MTN Ghana Chief Executive Officer Stephen Blewett said Thursday that the company’s Significant Market Power (SMP) designation is not a regulatory burden but a mandate to lead Ghana’s telecom sector into the 5G era.

Speaking at MTN Ghana’s 30th anniversary celebrations in Accra, Blewett responded directly to remarks by Communications Minister Samuel Nartey George on the heightened expectations attached to MTN’s dominant market position.

“We should not see it as something negative but as a badge of honour,” he said, adding that the designation signals a duty to act as the sector’s anchor and lead from the front.

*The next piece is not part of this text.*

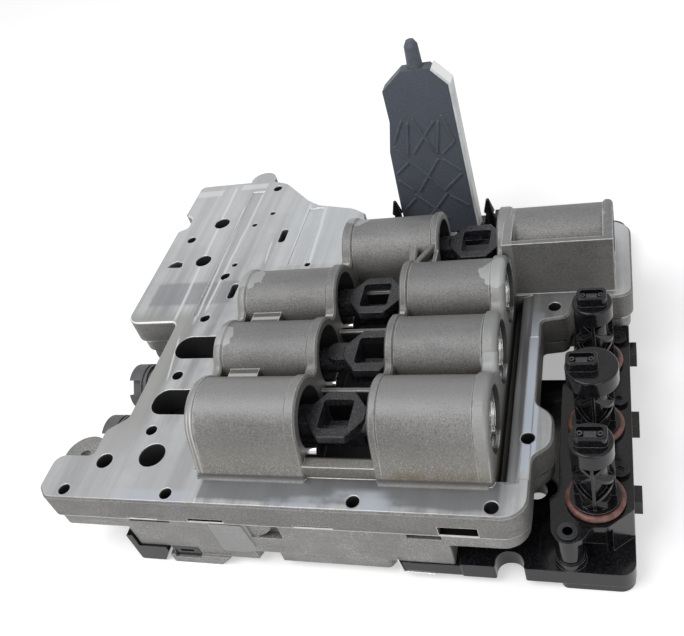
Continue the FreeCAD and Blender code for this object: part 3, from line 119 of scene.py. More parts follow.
def make_floor():
    """A white floor that keeps the shadow."""
    half = FLOOR_HALF
    corners = [(-half, -half, 0), (half, -half, 0), (half, half, 0), (-half, half, 0)]
    floor_mesh = bpy.data.meshes.new("floor")
    floor_mesh.from_pydata(corners, [], [(0, 1, 2, 3)])
    floor = bpy.data.objects.new("floor", floor_mesh)
    floor.location.z = -FLOOR_DROP
    bpy.context.scene.collection.objects.link(floor)

    material = bpy.data.materials.new("floor_white")
    material.use_nodes = True
    graph = Graph(material.node_tree)
    output = next(n for n in graph.nodes if n.type == "OUTPUT_MATERIAL")
    diffuse = graph.node("ShaderNodeBsdfDiffuse")
    diffuse.inputs["Color"].default_value = (FLOOR_GREY, FLOOR_GREY, FLOOR_GREY, 1)
    glow = graph.node("ShaderNodeEmission")
    graph.link(graph.math("MULTIPLY", seen_directly(graph), FLOOR_GLOW), glow.inputs["Strength"])
    both = graph.node("ShaderNodeAddShader")
    graph.link(diffuse.outputs[0], both.inputs[0])
    graph.link(glow.outputs[0], both.inputs[1])
    graph.link(both.outputs[0], output.inputs["Surface"])
    floor_mesh.materials.append(material)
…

The statement carries real strategic weight. MTN currently holds close to 79 percent of Ghana’s mobile subscriber market, a share that has drawn scrutiny from both the National Communications Authority (NCA) and the Ministry of Communications, Digital Technology and Innovations. Rather than distance itself from that reality, the CEO embraced it as an obligation.

The government plans to auction 5G spectrum in the 3.5 gigahertz (GHz) and 26 GHz bands in 2026 through a competitive national bidding process. MTN has signalled it intends to compete, and Blewett confirmed the company would prioritise rapid, inclusive deployment if it secures spectrum, with coverage deliberately extended beyond urban centres.

His vision for 5G moves attention away from technical specifications toward the services the network will power. Blewett argued that the real dividend of next generation connectivity is its capacity to underpin artificial intelligence (AI) driven services across agriculture, healthcare, education and enterprise. In his reading, most consumers never experience network generations as such. What they register is what those networks make possible.

To fund that transition, MTN has committed $1.1 billion in capital investment over the next three years, with $380 million earmarked for 2026 alone. The plan includes approximately 800 new network sites this year to strengthen nationwide coverage and quality of service.

Blewett also acknowledged the financial asymmetry the company manages in the Ghanaian market, where infrastructure costs are denominated in foreign currency while revenue is earned locally. He described that tension as a known and accepted feature of a long term commitment, pointing to three decades of uninterrupted investment as evidence of the company’s position.

Beyond connectivity, he identified fintech as a growth pillar, with mobile money services evolving from basic transfers into savings products, loans and broader financial tools that extend formal financial access to communities historically excluded from the banking system. MTN is also directing investment toward solar powered infrastructure to reduce its environmental footprint.

The SMP framing is significant not just as corporate communication but as a signal of how MTN intends to engage regulators and the public as the spectrum auction approaches. Claiming market leadership as a duty, rather than contesting the designation, positions the company as a willing partner in the government’s target of 70 percent 5G population coverage by March 2027.